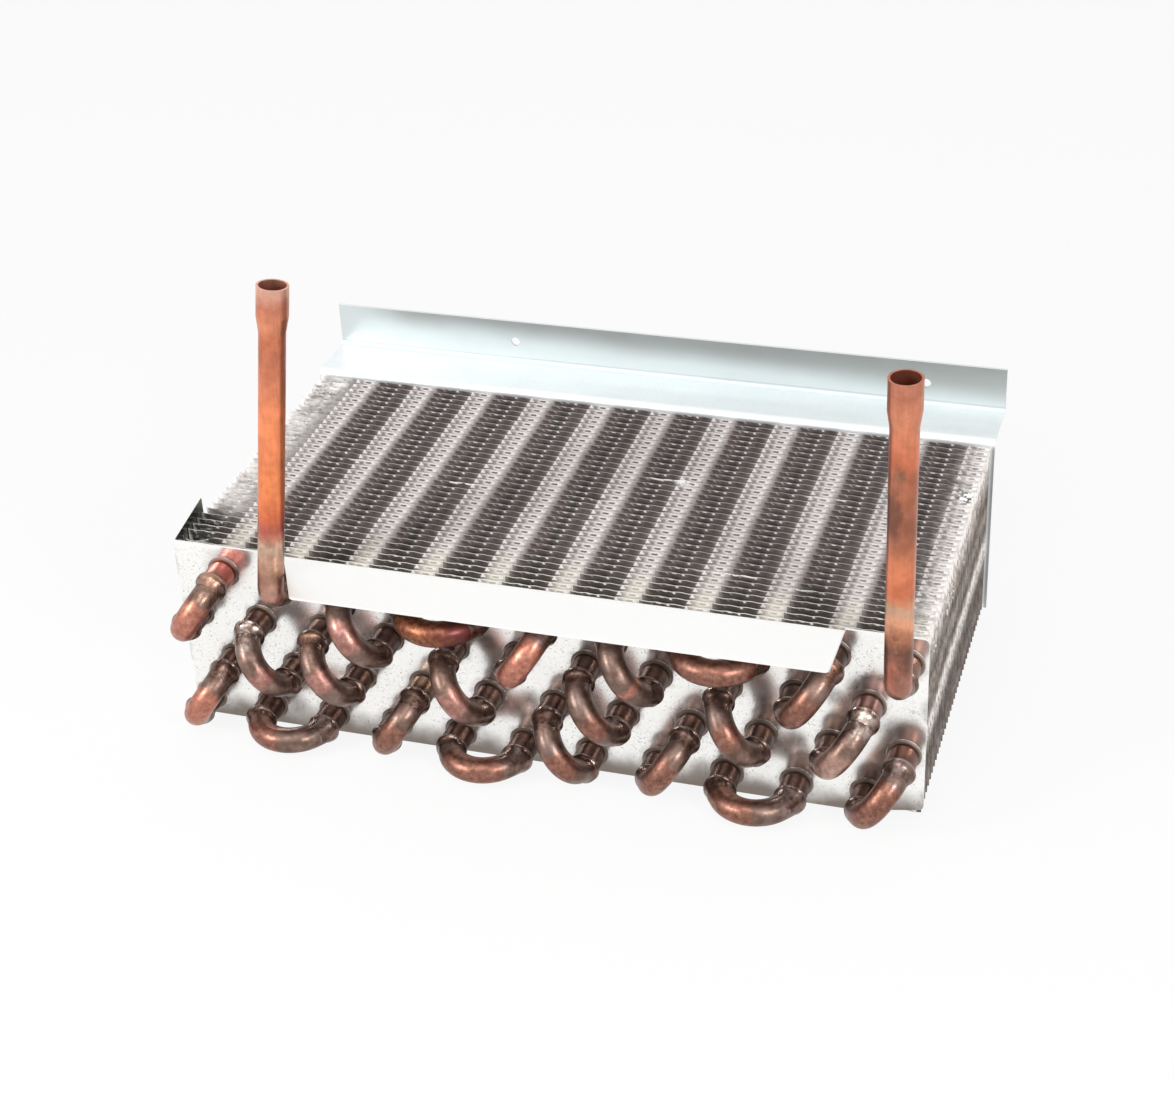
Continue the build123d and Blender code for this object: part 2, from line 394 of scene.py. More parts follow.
# %% Front plate
# Smoke and painted shadows of the bends: place across and up, and reach, in mm.
SMOKE_AND_SHADOWS = [
    (117.5, 53.0, 7.5), (129.5, 36.5, 8.5), (109.0, 48.0, 5.5), (-3.0, 28.0, 6.5), (-18.5, 50.0, 5.5),
    (95.0, 27.5, 6.0), (62.0, 8.0, 7.5), (-60.0, 8.0, 8.0), (-98.0, 10.0, 7.5), (4.0, 8.0, 7.5),
    (121.0, 16.0, 7.0),
]


def front_sheet():
    material, place, close = finish("front_sheet", metallic=0.93)
    x, y, z = axes(place)
    toward_x = facing(place)[0]
    wall = y.rise(FRONT + 2.5, FRONT + 0.4) * z.rise(TOP - 0.4, TOP - 2.5) * y.near(FRONT, 3.0, 1.5)
    tone = zinc(place, (0.93, 0.92, 0.89), (1.0, 0.995, 0.975), dirt=wall)
    grime = noise(place, 1.5, detail=5, rough=0.72, shift=9.0).rise(0.52, 0.70)
    grime = grime * noise(place, 14, detail=3, shift=6.0).rise(0.38, 0.60) * wall
    tone = (grime * 0.42).blend(tone, (0.34, 0.30, 0.25))
    nearest = tube_distance(x, z)
    # Smoke round each tube and at the listed places, mixed with painted shadows of the bends.
    smoke_and_shade = (nearest + noise(place, 3) * 5 - 2.5).rise(8.5, 5.0) * 0.45
    rub = noise(place, 2.2, detail=4, rough=0.65, stretch=(1, 1, 0.5)) * 0.9 + 0.25
    for across, upward, reach in SMOKE_AND_SHADOWS:
        smoke_and_shade = smoke_and_shade.math("MAXIMUM", spot(place, (across, FRONT, upward), reach, 1.0) * rub)
    tone = (smoke_and_shade * wall * 0.8).math("MINIMUM", 0.85).blend(tone, (0.10, 0.075, 0.06))
    # Painted shade: the plate is darker towards its lower edge.
    low = (z + noise(place, 18) * 14 - 7).rise(12, 1) * wall
    tone = (low * 0.88).blend(tone, (0.145, 0.105, 0.083))
    rims = y.rise(FRONT - 0.1, FRONT - 0.3) * nearest.rise(7.5, 7.0) * z.rise(TOP - 1.0, TOP - 2.0)
    tone = (rims * 0.85).blend(tone, (0.20, 0.13, 0.10))
    blush = spot(place, (-118.0, FRONT, 72.0), 12.0, 3.0) * wall
    tone = (blush * 0.3).blend(tone, (0.45, 0.24, 0.20))
    flange = y.rise(FRONT - 1.5, FRONT - 3.0) * z.rise(TOP - 1.4, TOP - 1.1)
    tone = (flange * 0.8).blend(tone, (0.94, 0.94, 0.93))
    # Painted shade: the tab's inner side, facing the fins, is painted nearly black.
    inside = toward_x.rise(0.4, 0.8) * x.rise(2.2 - SIDE, 1.3 - SIDE)
    tone = (inside * 0.85).blend(tone, (0.10, 0.115, 0.095))
    rough = noise(place, 6) * 0.10 + 0.14 + flange * 0.25 + rims * 0.25
    close(Base_Color=tone, Roughness=rough, Normal=relief(noise(place, 0.8), 0.22, 0.05))
    return material


dress(nodes["front_end_plate"], front_sheet())
print("front plate dressed, with", len(SMOKE_AND_SHADOWS), "smoky places")

# %% [markdown]
# The rear plate is cleaner. Its shelf mirrors the pale room above. The upstand is painted darker as a painted
# reflection of what is darker and lower, so it goes grey towards its top. A thin line of painted shade marks
# the fold between them, painted shade darkens the side edges, and a painted highlight runs along the top
# edge.


# %% Rear plate
def rear_sheet():
    material, place, close = finish("rear_sheet", metallic=0.5)
    x, _, z = axes(place)
    tone = zinc(place, (0.86, 0.915, 0.925), (0.95, 0.985, 0.99), dirt=0.12)
    # Painted reflection: the upstand is painted darker grey-green, as it mirrors darker things.
    upstand = z.rise(TOP + 0.3, TOP + 1.6)
    tone = (upstand * 0.9).blend(tone, (0.56, 0.61, 0.615))
    # Painted shade: a thin darker line along the fold.
    fold = z.near(TOP + 1.0, 0.9, 0.4)
    tone = (fold * 0.6).blend(tone, (0.40, 0.46, 0.48))
    # Painted reflection: the upstand goes darker towards its top, except at the far left.
    upstand_dark_reflection = (z + x * 0.035 + noise(place, 30) * 5 - 2.5).rise(TOP + 5, TOP + 16)
    tone = (upstand_dark_reflection * x.rise(-138, -105) * 0.85).blend(tone, (0.34, 0.365, 0.355))
    # Painted highlight: a light line along the upstand's top edge.
    edge = z.rise(UPSTAND_TOP - 0.25, UPSTAND_TOP)
    tone = (edge * 0.8).blend(tone, (0.9, 0.92, 0.92))
    # Painted shade: the plate's two side edges, below the shelf, are darker.
    side_edge_shade = abs(x).rise(SIDE - 1.4, SIDE - 0.5) * z.rise(TOP - 1.5, TOP - 4.0)
    tone = (side_edge_shade * 0.75).blend(tone, (0.30, 0.305, 0.30))
    streak = noise(place, 9, detail=3, stretch=(0.08, 1, 1.2)) * 0.12 + 0.94
    rough = noise(place, 7) * 0.2 + 0.3
    close(Base_Color=streak.shade(tone), Roughness=rough, Normal=relief(noise(place, 0.9), 0.2, 0.05))
    return material


dress(nodes["rear_end_plate"], rear_sheet())
print("rear plate dressed")

# %% [markdown]
# ## Rippled fins
#
# A fin is a strip of aluminium foil with small waves pressed across its width. We make one grid per fin:
# four steps to a wave, a few levels up, a front and a back face. Then dents bend the thin edges, as hands
# and tools do on a real coil. Each dent is a soft bell-shaped push, so that neighbouring fins lean
# together.

# %% Dents in the fins
# Each dent: place across and along, reach across and along, push along, drop of the edge, all in mm.
DENTS = [
    (31.0, 15.5, 3.5, 2.2, 1.5, 0.3),
    (-5.6, 1.8, 9.0, 1.6, -1.0, 0.1),
    (-14.7, 5.2, 5.0, 1.6, 1.1, 0.2),
    (4.2, -4.4, 5.0, 1.6, -0.9, 0.1),
    (-104.0, 8.7, 5.0, 2.0, 1.3, 0.2),
    (90.0, -49.0, 17.0, 1.8, -1.2, 0.0),
    (-134.3, -63.4, 5.0, 2.6, -2.6, 1.0),
    (-131.0, 62.0, 8.0, 7.0, 2.4, 1.6),
    (-134.0, 42.2, 7.0, 3.5, -2.4, 1.0),
    (-134.9, 28.9, 6.0, 3.0, 2.2, 0.9),
    (-137.0, -10.0, 6.0, 5.0, 1.6, 0.8),
    (136.0, 30.0, 5.0, 6.0, 2.4, 1.4),
    (133.0, 39.0, 4.0, 3.0, -2.0, 0.8),
    (134.0, -52.0, 7.0, 7.0, -1.8, 0.5),
]


def pushed(x, y, z):
    """How far a point of a straight fin moves along and down, near the dents."""
    depth = max(0.0, 1 - (FIN_TOP - z) / 9.0) ** 1.5
    along, down = 0.0, 0.0
    if depth > 0:
        for across, place, reach, run, push, drop in DENTS:
            near = math.exp(-((x - across) / reach) ** 2 - ((y - place) / run) ** 2)
            along += push * near * depth
            down += drop * near * depth
    return along, down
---
OBJECTIVE:
Repeat the data above, word for word.

TASK SOLUTION:
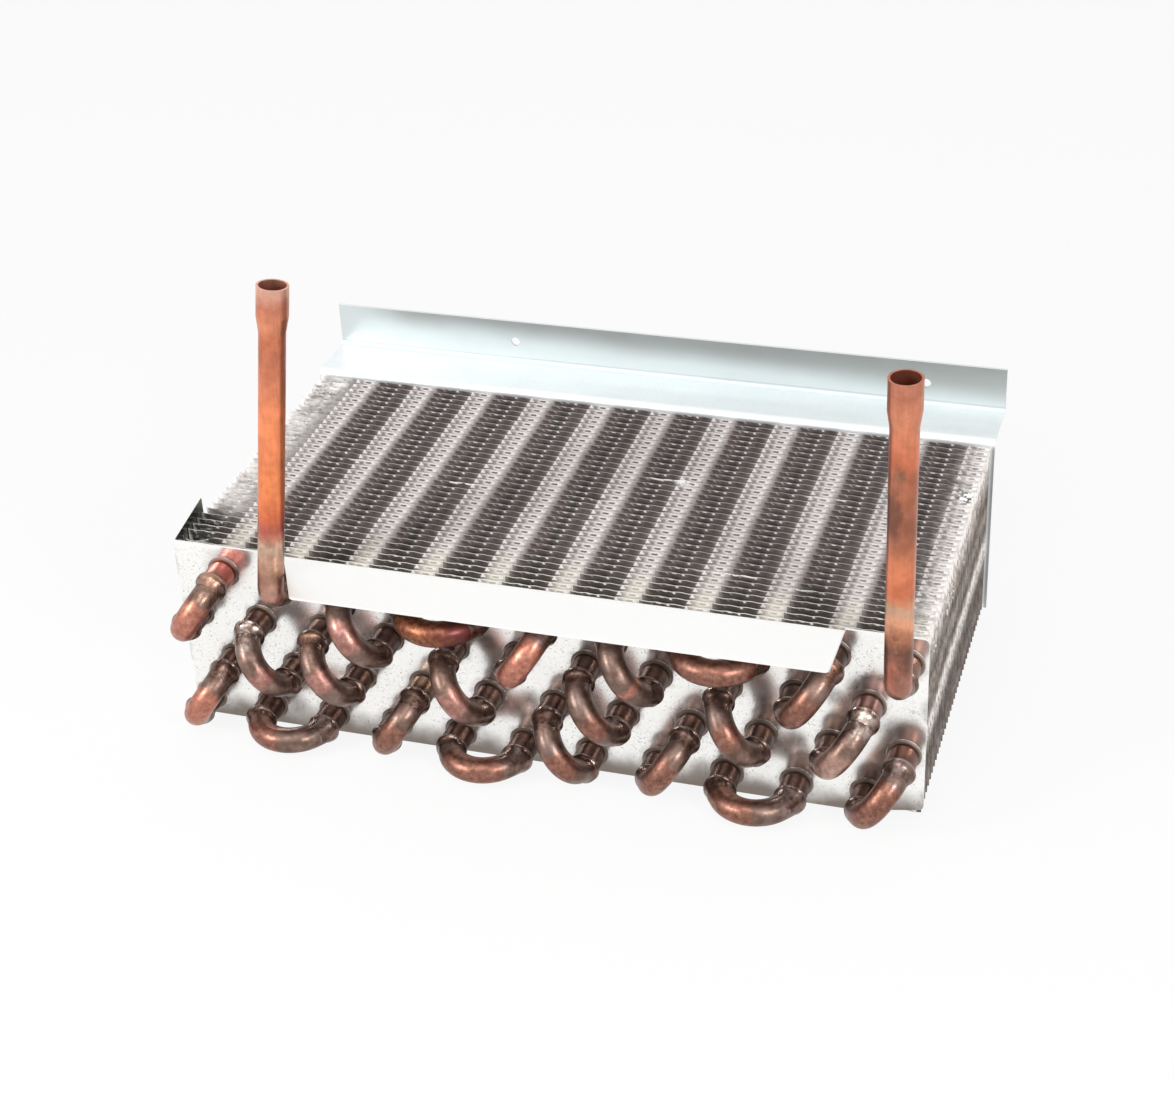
Continue the build123d and Blender code for this object: part 2, from line 394 of scene.py. More parts follow.
# %% Front plate
# Smoke and painted shadows of the bends: place across and up, and reach, in mm.
SMOKE_AND_SHADOWS = [
    (117.5, 53.0, 7.5), (129.5, 36.5, 8.5), (109.0, 48.0, 5.5), (-3.0, 28.0, 6.5), (-18.5, 50.0, 5.5),
    (95.0, 27.5, 6.0), (62.0, 8.0, 7.5), (-60.0, 8.0, 8.0), (-98.0, 10.0, 7.5), (4.0, 8.0, 7.5),
    (121.0, 16.0, 7.0),
]


def front_sheet():
    material, place, close = finish("front_sheet", metallic=0.93)
    x, y, z = axes(place)
    toward_x = facing(place)[0]
    wall = y.rise(FRONT + 2.5, FRONT + 0.4) * z.rise(TOP - 0.4, TOP - 2.5) * y.near(FRONT, 3.0, 1.5)
    tone = zinc(place, (0.93, 0.92, 0.89), (1.0, 0.995, 0.975), dirt=wall)
    grime = noise(place, 1.5, detail=5, rough=0.72, shift=9.0).rise(0.52, 0.70)
    grime = grime * noise(place, 14, detail=3, shift=6.0).rise(0.38, 0.60) * wall
    tone = (grime * 0.42).blend(tone, (0.34, 0.30, 0.25))
    nearest = tube_distance(x, z)
    # Smoke round each tube and at the listed places, mixed with painted shadows of the bends.
    smoke_and_shade = (nearest + noise(place, 3) * 5 - 2.5).rise(8.5, 5.0) * 0.45
    rub = noise(place, 2.2, detail=4, rough=0.65, stretch=(1, 1, 0.5)) * 0.9 + 0.25
    for across, upward, reach in SMOKE_AND_SHADOWS:
        smoke_and_shade = smoke_and_shade.math("MAXIMUM", spot(place, (across, FRONT, upward), reach, 1.0) * rub)
    tone = (smoke_and_shade * wall * 0.8).math("MINIMUM", 0.85).blend(tone, (0.10, 0.075, 0.06))
    # Painted shade: the plate is darker towards its lower edge.
    low = (z + noise(place, 18) * 14 - 7).rise(12, 1) * wall
    tone = (low * 0.88).blend(tone, (0.145, 0.105, 0.083))
    rims = y.rise(FRONT - 0.1, FRONT - 0.3) * nearest.rise(7.5, 7.0) * z.rise(TOP - 1.0, TOP - 2.0)
    tone = (rims * 0.85).blend(tone, (0.20, 0.13, 0.10))
    blush = spot(place, (-118.0, FRONT, 72.0), 12.0, 3.0) * wall
    tone = (blush * 0.3).blend(tone, (0.45, 0.24, 0.20))
    flange = y.rise(FRONT - 1.5, FRONT - 3.0) * z.rise(TOP - 1.4, TOP - 1.1)
    tone = (flange * 0.8).blend(tone, (0.94, 0.94, 0.93))
    # Painted shade: the tab's inner side, facing the fins, is painted nearly black.
    inside = toward_x.rise(0.4, 0.8) * x.rise(2.2 - SIDE, 1.3 - SIDE)
    tone = (inside * 0.85).blend(tone, (0.10, 0.115, 0.095))
    rough = noise(place, 6) * 0.10 + 0.14 + flange * 0.25 + rims * 0.25
    close(Base_Color=tone, Roughness=rough, Normal=relief(noise(place, 0.8), 0.22, 0.05))
    return material


dress(nodes["front_end_plate"], front_sheet())
print("front plate dressed, with", len(SMOKE_AND_SHADOWS), "smoky places")

# %% [markdown]
# The rear plate is cleaner. Its shelf mirrors the pale room above. The upstand is painted darker as a painted
# reflection of what is darker and lower, so it goes grey towards its top. A thin line of painted shade marks
# the fold between them, painted shade darkens the side edges, and a painted highlight runs along the top
# edge.


# %% Rear plate
def rear_sheet():
    material, place, close = finish("rear_sheet", metallic=0.5)
    x, _, z = axes(place)
    tone = zinc(place, (0.86, 0.915, 0.925), (0.95, 0.985, 0.99), dirt=0.12)
    # Painted reflection: the upstand is painted darker grey-green, as it mirrors darker things.
    upstand = z.rise(TOP + 0.3, TOP + 1.6)
    tone = (upstand * 0.9).blend(tone, (0.56, 0.61, 0.615))
    # Painted shade: a thin darker line along the fold.
    fold = z.near(TOP + 1.0, 0.9, 0.4)
    tone = (fold * 0.6).blend(tone, (0.40, 0.46, 0.48))
    # Painted reflection: the upstand goes darker towards its top, except at the far left.
    upstand_dark_reflection = (z + x * 0.035 + noise(place, 30) * 5 - 2.5).rise(TOP + 5, TOP + 16)
    tone = (upstand_dark_reflection * x.rise(-138, -105) * 0.85).blend(tone, (0.34, 0.365, 0.355))
    # Painted highlight: a light line along the upstand's top edge.
    edge = z.rise(UPSTAND_TOP - 0.25, UPSTAND_TOP)
    tone = (edge * 0.8).blend(tone, (0.9, 0.92, 0.92))
    # Painted shade: the plate's two side edges, below the shelf, are darker.
    side_edge_shade = abs(x).rise(SIDE - 1.4, SIDE - 0.5) * z.rise(TOP - 1.5, TOP - 4.0)
    tone = (side_edge_shade * 0.75).blend(tone, (0.30, 0.305, 0.30))
    streak = noise(place, 9, detail=3, stretch=(0.08, 1, 1.2)) * 0.12 + 0.94
    rough = noise(place, 7) * 0.2 + 0.3
    close(Base_Color=streak.shade(tone), Roughness=rough, Normal=relief(noise(place, 0.9), 0.2, 0.05))
    return material


dress(nodes["rear_end_plate"], rear_sheet())
print("rear plate dressed")

# %% [markdown]
# ## Rippled fins
#
# A fin is a strip of aluminium foil with small waves pressed across its width. We make one grid per fin:
# four steps to a wave, a few levels up, a front and a back face. Then dents bend the thin edges, as hands
# and tools do on a real coil. Each dent is a soft bell-shaped push, so that neighbouring fins lean
# together.

# %% Dents in the fins
# Each dent: place across and along, reach across and along, push along, drop of the edge, all in mm.
DENTS = [
    (31.0, 15.5, 3.5, 2.2, 1.5, 0.3),
    (-5.6, 1.8, 9.0, 1.6, -1.0, 0.1),
    (-14.7, 5.2, 5.0, 1.6, 1.1, 0.2),
    (4.2, -4.4, 5.0, 1.6, -0.9, 0.1),
    (-104.0, 8.7, 5.0, 2.0, 1.3, 0.2),
    (90.0, -49.0, 17.0, 1.8, -1.2, 0.0),
    (-134.3, -63.4, 5.0, 2.6, -2.6, 1.0),
    (-131.0, 62.0, 8.0, 7.0, 2.4, 1.6),
    (-134.0, 42.2, 7.0, 3.5, -2.4, 1.0),
    (-134.9, 28.9, 6.0, 3.0, 2.2, 0.9),
    (-137.0, -10.0, 6.0, 5.0, 1.6, 0.8),
    (136.0, 30.0, 5.0, 6.0, 2.4, 1.4),
    (133.0, 39.0, 4.0, 3.0, -2.0, 0.8),
    (134.0, -52.0, 7.0, 7.0, -1.8, 0.5),
]


def pushed(x, y, z):
    """How far a point of a straight fin moves along and down, near the dents."""
    depth = max(0.0, 1 - (FIN_TOP - z) / 9.0) ** 1.5
    along, down = 0.0, 0.0
    if depth > 0:
        for across, place, reach, run, push, drop in DENTS:
            near = math.exp(-((x - across) / reach) ** 2 - ((y - place) / run) ** 2)
            along += push * near * depth
            down += drop * near * depth
    return along, down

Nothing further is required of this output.